Şu ara elimde, yakında çıkacak olan Edip Yalçınkaya’nın "Dideban" adlı 1914 Bitlis’ini anlatan romanı var. Harika bir kitap, bir yandan da paralel olarak, Hamit Geylani’nin Hakkâri/Nehri" yi anlatan çıkacak olan "Şeyh Ubeydullah Nehri" kitabını okuyorum. Aklıma Edip Yalçınkaya’nın Van gölü, Akdamar adasında dolanan "Mahzen" (*) romanının şu satırları düşüyor: "Belirsizlik ile korku birleştiğinda insanın içinde büyük bir boşluk belirir. İçten içe kemiren, dizlerdeki dermanı tüketen, yorgun ve mecalsiz kılan bir boşluktur bu. İşte bu boşluk acıyla dolar. Eğer gözlerini boşluğa dikip saatlerce bakan bir insan görürseniz bilin ki o acı çekiyordur. Tıpkı babam gibi… Ben içinde büyük boşluklarla yaşayanların yüzünü gördüm. Görmeyenler asla bilemezler. Bir yandan içinizde korkunç bir kasırga patlar, bir yanda ise yüzünüz ölmüş bir insanın yüzü gibi cansız ve ifadesiz kalır. Çığlık atmak istersiniz kılınız kıpırdamaz. Ağlamak istersiniz kurumuş göz pınarlarınızdan bir damla yaş akmaz. Ruh ölür, beden anlamsız bir şekilde onu seyreder."

Yalçınkaya, kitaplarının özel yanlarından biri de Ermeni gerçekliğini de barındırması…

Edip Yalçınkaya da, yargılı infaz döneminin kurbanlarından. 2010 yılında onun "Ma Ülkesi" (**) kitabını okurken, Yüzüklerin Efendisi’nin tadını almıştım. Binlerce yıllık bir acıyı barındıran bir coğrafyayı hissettirmişti bana. Kitabı Bosch ve Bruegel’in erken sürrealist diye tanımladığım resimleri ile bezemiştim.

Bitlisli Edip Yalçınkaya da 1992 yılında 21 yaşında tutuklandı ve DGM onu ömür boyu yargılı infaza tabi tuttu. Yazmak direnmektir! derdi ANZ. Yeni Sesler dizisine ilişkin olarak.

Edip 1971 doğumlu. Şimdi 48 yaşında ve 27 yıldır hapiste!

Ve nice acıyı içinde barındırdı. Kız kardeşini Kobane direnişinde yitirdi 2014 Kasım'ında. Ve daha sonra küçük kardeşini… Saçlarına kır düştü, nice cezaevi dolanırken. Ama hep yazmaya devam etti. Yazmak direnmektir demiştik. Eğer değişmedi ise adresi en son Diyarbakır'da T Tipi Cezaevi'nde B Blok NO 17… Kart atın ona…
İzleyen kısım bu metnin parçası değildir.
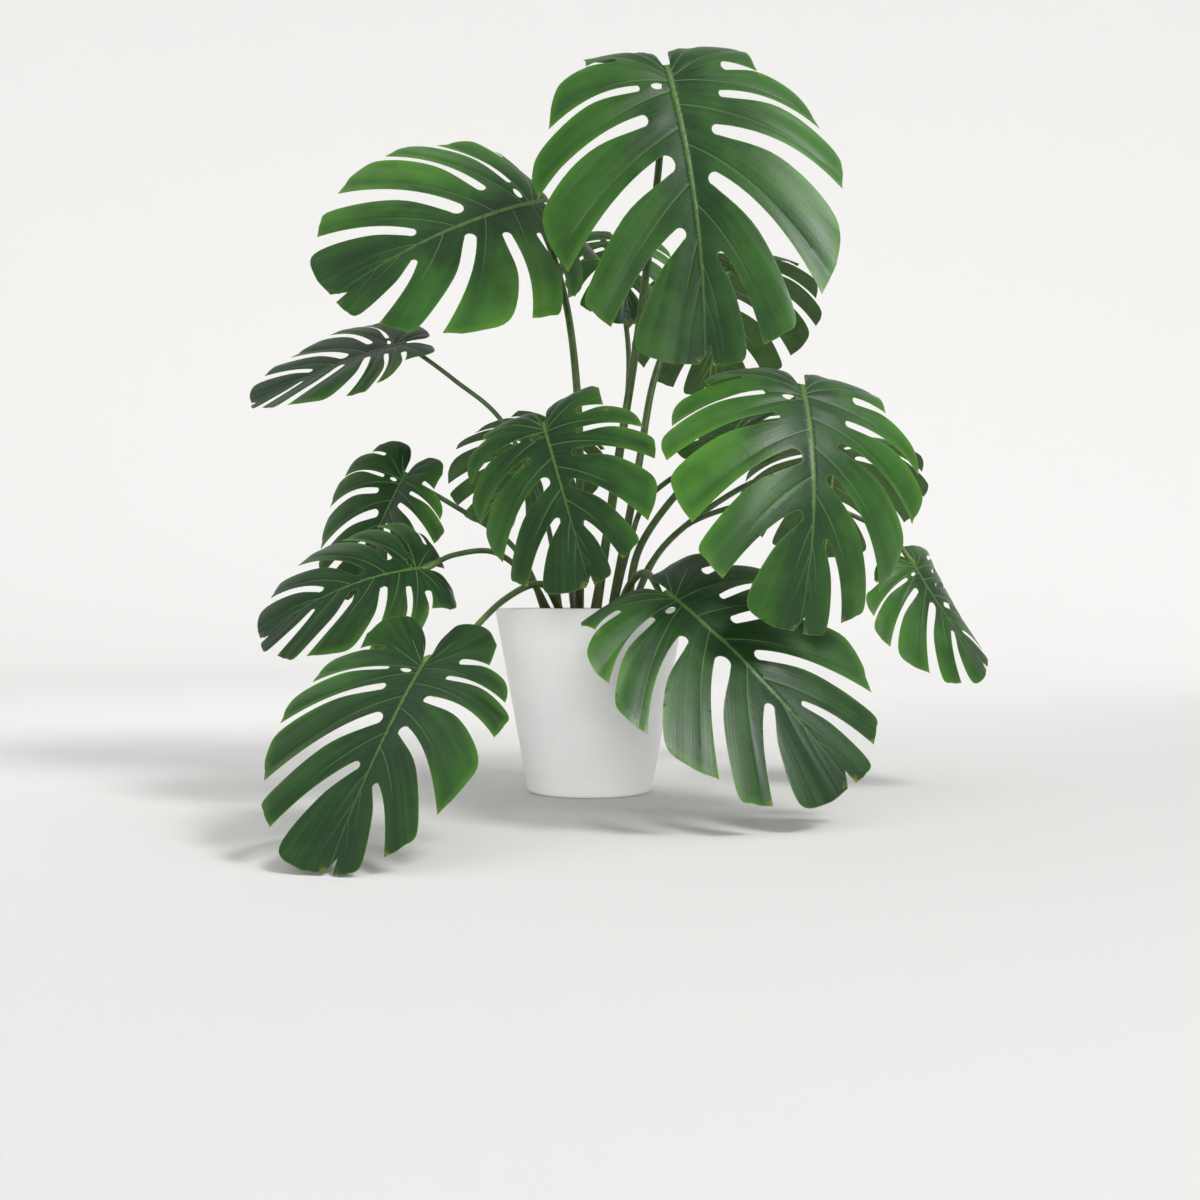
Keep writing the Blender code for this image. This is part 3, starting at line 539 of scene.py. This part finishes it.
class FlatBlade:
    """The flat blade of one leaf, and what its surface is like at each point."""

    def __init__(self, seed, length):
        sides = leaf_sides(seed)
        self.veins = {turn: side_veins(side) for turn, side in sides.items()}
        spacing, vein_width = GRID / length, VEIN_WIDTH / length
        angles = np.arange(HOLE_STEPS) * 2 * pi / HOLE_STEPS
        hole = np.array(HOLE_CENTRE) + np.array(HOLE_SIZE) * np.stack([np.sin(angles), np.cos(angles)], 1)
        outline = close_marks(blade_outline(sides), spacing)
        edge = np.vstack([outline, close_marks(hole, spacing)])

        def inside(places):
            return within(places, outline) & ~within(places, hole)

        u = np.linspace(0.0, RIB_END, int(1 / spacing))
        rib = [np.stack([u, share * rib_width(u)], 1) for share in RIB_ROWS]
        beside = np.vstack(rib[1:])
        lines, rows = [rib[0]], []
        crease = [(i, i + 1) for i in range(len(u) - 1)]
        last = len(u) - 1
        for turn, veins in self.veins.items():
            for vein in veins:
                steps = run_lengths(vein)
                at = np.arange(RIB_WIDTH[0] * VEIN_START, steps[-1], spacing * VEIN_SPACING)
                path = np.stack([np.interp(at, steps, line) for line in vein.T], 1) * (1, turn)
                way = unit(np.gradient(path, axis=0))
                aside = np.stack([-way[:, 1], way[:, 0]], 1) * vein_width
                keep = inside(path) & (distance(path, edge) > VEIN_TO_EDGE * spacing)
                place = last + np.cumsum(keep)
                crease += [(int(b) - 1, int(b)) for b in place[1:][keep[1:] & keep[:-1]]]
                last = int(place[-1])
                lines.append(path[keep])
                rows += [path + aside, path - aside]
        lines, rows = np.vstack(lines), np.vstack(rows)
        rows = clear_of(rows[inside(rows)], (edge, ROW_TO_EDGE * spacing), (lines, ROW_TO_VEIN * vein_width),
                        (beside, ROW_TO_RIB * spacing))
        rows = np.vstack([beside[within(beside, outline)], rows])
        grid = even_grid(outline, spacing)
        grid = clear_of(grid[inside(grid)], (edge, GRID_TO_EDGE * spacing), (lines, GRID_TO_LINE * spacing),
                        (rows, GRID_TO_ROW * spacing))

        first, second = len(lines), len(lines) + len(outline)
        loops = [list(range(first, second)), list(range(second, second + len(hole)))]
        points = [Vector(p) for p in np.vstack([lines, outline, hole, rows, grid])]
        flat, _, faces, *_ = delaunay_2d_cdt(points, crease, loops, 1, MESH_MERGE)
        self.points = np.array([tuple(p) for p in flat])
        faces = np.array(list(faces))
        faces = faces[inside(self.points[faces].mean(1))]
        a, b, c = (self.points[faces[:, i]] for i in range(3))
        turned = (b[:, 0] - a[:, 0]) * (c[:, 1] - a[:, 1]) < (b[:, 1] - a[:, 1]) * (c[:, 0] - a[:, 0])
        faces[turned] = faces[turned][:, ::-1]
        self.faces = faces
        self.read_surface(edge, sides, seed, length)

    def read_surface(self, edge, sides, seed, length):
        """Distances and masks at each point; the distances are in metres."""
        u, v = self.points[:, 0], self.points[:, 1]
        across, away, strength, lift, lobe_tint_and_light = (np.zeros(len(u)) for _ in range(5))
        rng = np.random.default_rng(seed + SURFACE_SEED)
        for turn, veins in self.veins.items():
            here = (v >= 0) if turn == 1 else (v < 0)
            across[here], away[here], strength[here] = vein_reading(veins, u[here], np.abs(v[here]))
            lobes = np.arange(-1, len(veins) + 1)
            # Each lobe gets a random height and a random tone. The tone's lighter lobes also stand in as
            # painted light on lobes that catch the lamp, and its darker ones as painted shade.
            heights, lobe_tints_and_light = rng.uniform(-1, 1, (2, len(lobes)))
            heights[:BASE_LOBES[0]] *= BASE_LOBES[1]
            lift[here] = np.interp(across[here], lobes, heights)
            lobe_tint_and_light[here] = np.interp(across[here], lobes, lobe_tints_and_light)
        out = ease(*LOBE_RISE, np.abs(v))
        swell = np.abs(across - np.round(across)) * 2
        crest = (1 - out) * np.sin(pi / 2 * swell) ** 2 + out * np.sin(pi * swell ** QUILT_LEAN)
        quilt = QUILTING * length * ease(0.0, QUILT_RISE, np.abs(v)) * crest
        half_width = rib_width(u)
        self.height = quilt + LOBE_SPREAD * length * out * lift
        self.rib = np.clip(1 - (v / half_width) ** 2, 0, 1)
        self.rib *= ease(SINUS_U, RIB_START_U, u) * (u < RIB_STOP_U)
        self.rib_size = half_width * length
        self.vein = np.clip(1 - away * length / VEIN_WIDTH, 0, 1) * strength * (1 - self.rib)
        self.margin = distance(self.points, edge) * length
        corners = [corner * (1, turn) for turn, side in sides.items() for _, corner in side["lobes"]]
        self.corner = distance(self.points, np.array(corners)) * length
        self.across = across + HALF_SHIFT * (v < 0) + LEAF_SHIFT * seed
        self.outward, self.along, self.swell, self.lobe_tint_and_light = np.abs(v), u, swell, out * lobe_tint_and_light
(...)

Yazarak direnişini sürdürüyor. Yabancı dillere çevrilecek kalitede bir yazar.

Ama sessizlik duvarı ile karşı karşıya. Türkiye insanı yüzyılı aşkın bir süredir yoğunlaşarak devam eden acıya sağır, dilsiz ve kör!

Acı sıradanlaştı. Ama Hannah Arendt’ten ödünç alarak, faşizmin sıradanlaşmasından, toplumun tüm hücrelerini sarmasından başka ne?

Uluslararası PEN’in ve Türkiye merkezinin, Kürt PEN’inin Edip Yalçınkaya üzerinde yoğunlaşması dileği ile.


(*) Edip Yalçınkaya, Mahzen, Belge Yayınları 2013.

(**) Edip Yalçınkaya, Ma Ülkesi, Belge Yayınları 2010.